History has been used to brand wine for centuries. So when recent excavations uncovered an 1,800-year-old Roman villa’s elaborate mosaics in a Valpolicella area vineyard, wines were sure to follow.
The colorful, pristine mosaics were found in a one-acre vineyard plot divided between two modest, locally rooted vintners, who have helped pay the costs of excavating and protecting the site, as part of an agreement with the Italian government.
As compensation, each winery is allowed to use images from the mosaics found under their soils, and both offer tours of the villa site, along with wine tastings, to winery visitors.
“There’s history, culture and tradition all together here,” enthuses Simone Benedetti, 52, who runs Benedetti La Villa winery with his twin, Matteo.
He’s right. Benedetti La Villa and neighbor Franchini don’t have the renown of other producers in the comune of Negrar, from the local cooperative’s Domini Veneti label to cult producer Giuseppe Quintarelli. (And neither has distribution in the U.S. market.) But they can show off the villa.
The Benedettis, who have farmed in Negrar since the 19th century, bought the farmhouse-cum-winery and vineyards adjacent to the Roman villa site in the 1970s, later adding “La Villa” to the winery’s name.

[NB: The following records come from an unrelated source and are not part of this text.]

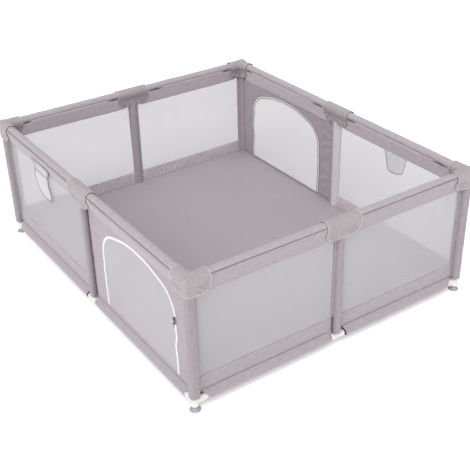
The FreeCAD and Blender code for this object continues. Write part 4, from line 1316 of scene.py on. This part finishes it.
CORNER_REACH = 38 * MM
CORNER_SEAM = 15.5 * MM
POST_BUMP = 12 * MM


def lining_inset(x, span):
    """How far in from a side's post line the tub's inner face lies: it passes inside the posts."""
    to_corner = span - np.abs(x)
    near_corner = np.clip((CORNER_REACH - to_corner) / (CORNER_REACH - CORNER_SEAM), 0, 1)
    over_post = np.where(np.abs(x) < 32 * MM, np.cos(np.pi * x / (64 * MM)) ** 2, 0)
    return LINING_Y + (CORNER_SEAM - LINING_Y) * near_corner + POST_BUMP * over_post


def post_lining(side, low_x, high_x, colour):
    """The tub's cloth where it passes inside a middle post."""
    x = np.linspace(low_x, high_x, 26)
    z = np.linspace(FLOOR_EDGE_Z - 3 * MM, CAP_BOTTOM + 10 * MM, 100)
    zz, xx = np.meshgrid(z, x, indexing="ij")
    seed = 1900 + list(TURN).index(side)
    y = lining_inset(xx, half_span(side)) + MM * (0.8 + 0.5 * rumple(zz, xx, 0.05, 0.03, seed))
    name = f"post_lining_{side}_{colour}"
    piece = cloth_piece(name, np.stack([xx, y, zz], -1), z, x, CLOTH[colour],
                        0.8 * MM, side=side)


def corner_lining(corner, seed):
    """The seam inside a corner, where two walls of the tub meet in front of the post."""
    along = np.array([CORNER_REACH, 0.7 * CORNER_REACH, CORNER_SEAM])
    across = np.array([LINING_Y, 0.4 * LINING_Y + 0.6 * 13.6 * MM, CORNER_SEAM])
    share = np.linspace(0, 2, 9)
    arm_x, arm_y = np.interp(share, [0, 1, 2], along), np.interp(share, [0, 1, 2], across)
    x = np.concatenate([arm_x, arm_y[-2::-1]])
    y = np.concatenate([arm_y, arm_x[-2::-1]])
    z = np.linspace(FLOOR_EDGE_Z - 3 * MM, CAP_BOTTOM + 10 * MM, 100)
    step = np.concatenate([[0], np.cumsum(np.hypot(np.diff(x), np.diff(y)))])
    zz, ss = np.meshgrid(z, step, indexing="ij")
    slack = MM * 0.7 * rumple(zz, ss, 0.04, 0.02, seed) * np.sin(math.pi * ss / step[-1] * 2) ** 2
    points = np.stack([x + slack, y + slack, zz], -1)
    data = grid_data(points, z, step)
    name = f"corner_lining_{corner}"
    piece = link(name, raw_mesh(name, moved(data[0], corner_place(corner)), *data[1:]),
                 CLOTH["cover"])
    solidify(piece, 0.8 * MM)


def make_mat():
    """The sewn-in floor: it hangs from the walls above the hem and settles nearly flat."""
    x = np.linspace(-HALF_LONG, HALF_LONG, 240)
    y = np.linspace(-HALF_SHORT, HALF_SHORT, 200)
    xx, yy = np.meshgrid(x, y, indexing="ij")
    to_x, to_y = HALF_LONG - np.abs(xx), HALF_SHORT - np.abs(yy)
    in_x = np.sign(xx) * lining_inset(yy, HALF_SHORT) * np.exp(-to_x / 0.06) * (to_x < 0.4)
    in_y = np.sign(yy) * lining_inset(xx, HALF_LONG) * np.exp(-to_y / 0.06) * (to_y < 0.4)
    px, py = xx - in_x, yy - in_y
    edge = np.minimum(to_x, to_y)
    raised = (FLOOR_EDGE_Z - FLOOR_Z) * (1 - ease(edge, 0, 0.2))
    swell = 3.6 * rumple(px, py, 0.42, 0.34, 2000) + 1.5 * rumple(px, py, 0.13, 0.12, 2001)
    ruck = 1.6 * np.cos((px + py) / (14 * MM) + 4 * rumple(px, py, 0.2, 0.2, 2002))
    zz = FLOOR_Z + raised + MM * (swell * ease(edge, 0.0, 0.2) + ruck * ease(edge, 0, 0.02)
                                  * np.exp(-edge / 0.05))
    for corner in ((-1, 1), (-1, -1), (1, -1), (1, 1)):
        from_x, from_y = corner[0] * HALF_LONG, corner[1] * HALF_SHORT
        facing = math.atan2(-corner[1], -corner[0])
        zz += fan(px, py, (from_x, from_y), facing, 0.75, 5, 0.17, 4.6 * MM)
    for post_x in (-1, 1):
        facing = math.pi if post_x > 0 else 0
        zz += fan(px, py, (post_x * HALF_LONG, 0), facing, 0.9, 4, 0.12, 3.2 * MM)
    points, faces, uvs = grid_data(np.stack([px, py, zz], -1), x, y)
    piece = link("floor_cloth", raw_mesh("floor_cloth", points, faces, uvs), CLOTH["floor"])
    solidify(piece, 1.2 * MM, -1)
    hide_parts("floor_mat")


def make_linings():
    for side in TURN:
        if side in LONG_SIDES:
            post_lining(side, -36 * MM, 14 * MM, "strip")
            post_lining(side, 13 * MM, 33 * MM, "cover")
        else:
            post_lining(side, -26 * MM, 26 * MM, "cover")
    for number, corner in enumerate(CORNER_TURN):
        corner_lining(corner, 1950 + number)


# ---------------------------------------------------------------- studio floor


def make_ground():
    bpy.ops.mesh.primitive_plane_add(size=300, location=(0, 0, -0.5 * MM))
    ground = bpy.context.object
    ground.name = "studio_floor"
    n = Nodes("studio_paper")
    ground.data.materials.append(n.finish(Base_Color=rgb(250, 250, 250), Roughness=0.9,
                                          Emission_Color=(1, 1, 1, 1), Emission_Strength=0.3))


make_camera()
make_studio()
make_ground()
finish_cad_nodes()
make_rails()
make_walls()
make_doors()
make_sleeves()
make_caps()
make_pockets()
make_mat()
make_linings()
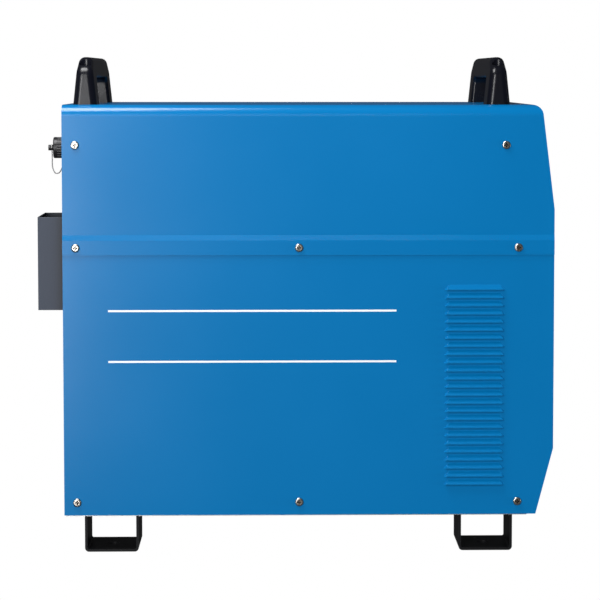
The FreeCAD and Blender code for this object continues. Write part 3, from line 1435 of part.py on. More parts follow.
def gas_parts():
    """Solenoid valve on the tray, and the hose from it to the back of the torch connector."""
    body = piece("gas_valve")
    start = REAR + S.valve_from_rear
    side = INNER - S.tray_sheet - S.valve_width - S.valve_in
    low = DECK + S.seat
    base = rectangle(start, side, start + S.valve_length, side + S.valve_width)
    add(body, draw(body, "base", "XY_Plane", low, [base]), S.valve_tall)
    coil = [(start + S.valve_length / 2, side + S.valve_width / 2, S.valve_coil)]
    add(body, draw(body, "coil", "XY_Plane", low, circles=coil), S.valve_tall + S.valve_coil_tall)
    port = (start + S.valve_length + S.seat * 2, side + S.valve_width / 2, low + S.valve_tall / 2)
    begin = Vector(*(value.number for value in port))
    inlet = (FACE - S.outlet_tail - S.seat * 2, -S.outlet_side, OUTLET)
    finish = Vector(*(value.number for value in inlet))
    run = finish.x - HOSE_TURNS[0][0] - begin.x
    route = [begin] + [begin + Vector(run * share, dy, dz) for share, dy, dz in HOSE_RUN]
    route += [Vector(finish.x - back, begin.y + dy, begin.z + dz) for back, dy, dz in HOSE_TURNS]
    route += [finish + Vector(*step) for step in HOSE_END]
    tube("gas_hose", route, S.hose_diameter.number)


upper_cover()
side_panel("right_side_panel", -1)
side_panel("left_side_panel", 1)
base_tray()
front_panel()
rear_panel()
inner_shelf()
FRONT_FOOT = FRONT - S.front_foot_in - S.foot_length
for label, rear_edge in (("rear", REAR + S.rear_foot_in), ("front", FRONT_FOOT)):
    foot(f"{label}_right_foot", rear_edge, -1)
    foot(f"{label}_left_foot", rear_edge, 1)
handle("rear_handle", REAR_HANDLE)
handle("front_handle", FRONT_HANDLE)
handle_bolts()
casing_screws()
rear_box()
control_socket()
dust_cap()
cap_ring()
cap_lanyard()
fan()
breaker()
cable_gland()
gas_inlet()
earth_stud()
meter()
indicator_lamps()
current_control()
toggle("gas_test", -S.toggle_side)
toggle("trigger_mode", S.toggle_side)
outlets()
heat_sink("right_heat_sink", -1)
heat_sink("left_heat_sink", 1)
power_modules("inverter_modules", -1)
power_modules("rectifier_modules", 1)
drive_board()
wound_parts()
shelf_units()
gas_parts()
doc.recompute()

KINDS = ("PartDesign::Body", "Part::Feature", "Part::Box", "Part::Cylinder", "Part::Torus")
os.makedirs("parts", exist_ok=True)
failed = [o.Label for o in doc.Objects if "Invalid" in o.State or "Error" in o.State]
nodes = [o for o in doc.Objects if o.TypeId in KINDS and not o.Label.endswith("_pattern")]
for node in nodes:
    if node.Shape.isNull() or not node.Shape.isValid() or not node.Shape.Solids:
        failed.append(node.Label)
if failed:
    raise RuntimeError(f"These did not build: {failed}")
for node in nodes:
    node.Shape.exportStep(f"parts/{node.Label}.step")
print(f"{len(nodes)} nodes written")
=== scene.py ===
import math
import bpy
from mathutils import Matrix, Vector


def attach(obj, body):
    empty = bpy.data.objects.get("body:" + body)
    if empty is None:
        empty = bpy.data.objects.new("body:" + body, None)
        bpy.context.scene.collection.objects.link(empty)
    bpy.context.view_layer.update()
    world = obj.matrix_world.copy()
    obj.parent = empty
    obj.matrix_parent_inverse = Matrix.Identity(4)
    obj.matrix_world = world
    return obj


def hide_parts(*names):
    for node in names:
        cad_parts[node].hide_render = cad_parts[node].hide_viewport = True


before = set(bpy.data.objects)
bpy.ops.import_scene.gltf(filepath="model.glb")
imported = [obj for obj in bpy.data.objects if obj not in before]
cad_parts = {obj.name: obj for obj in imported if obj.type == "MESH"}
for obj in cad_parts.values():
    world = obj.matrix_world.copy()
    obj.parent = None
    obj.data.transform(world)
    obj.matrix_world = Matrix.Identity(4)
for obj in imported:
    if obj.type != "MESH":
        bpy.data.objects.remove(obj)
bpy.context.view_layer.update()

# Studio
# A white surround that is nearly dark in reflections, with no ground. A key light stands in front on
# the left, and a softbox beside it veils the casing's rear end. Fills light the other sides.
SURROUND_SEEN, SURROUND_MIRRORED = 1.0, 0.05
bpy.context.scene.view_settings.view_transform = "Standard"
surround = bpy.data.worlds.new("studio")
surround.use_nodes = True
backdrop = surround.node_tree.nodes["Background"]
backdrop.inputs["Color"].default_value = (1, 1, 1, 1)
seen = surround.node_tree.nodes.new("ShaderNodeLightPath")
glow = surround.node_tree.nodes.new("ShaderNodeMapRange")
glow.inputs["To Min"].default_value = SURROUND_MIRRORED
glow.inputs["To Max"].default_value = SURROUND_SEEN
surround.node_tree.links.new(seen.outputs["Is Camera Ray"], glow.inputs["Value"])
surround.node_tree.links.new(glow.outputs["Result"], backdrop.inputs["Strength"])
bpy.context.scene.world = surround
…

The presence of the Roman country villa has long been known here; excavations in the late 19th century unearthed mosaics that were taken to Verona’s Archaeological Museum.
After the Benedetti brothers bought a little more than half the villa site from a local family in 2019, they began pushing officials in Italy's department of architecture for a full excavation and paid on their own to have archaeologists do spot digging.
When new mosaics were found, the Benedettis approached other area producers to help fund a larger dig. After all, Simone argued, the Romans were believed to have invented the appassimento technique of drying grapes on mats before fermenting them—the key to producing the area’s most prestigious wine, Amarone della Valpolicella.
“There was just a lot of talk,” but no commitments, Simone says.
Enter Giuliano Franchini, an energetic neighbor from less than a mile up the hill, who bought the slightly smaller half of the villa site for an over-market premium and agreed to join the Benedettis in paying for the excavation.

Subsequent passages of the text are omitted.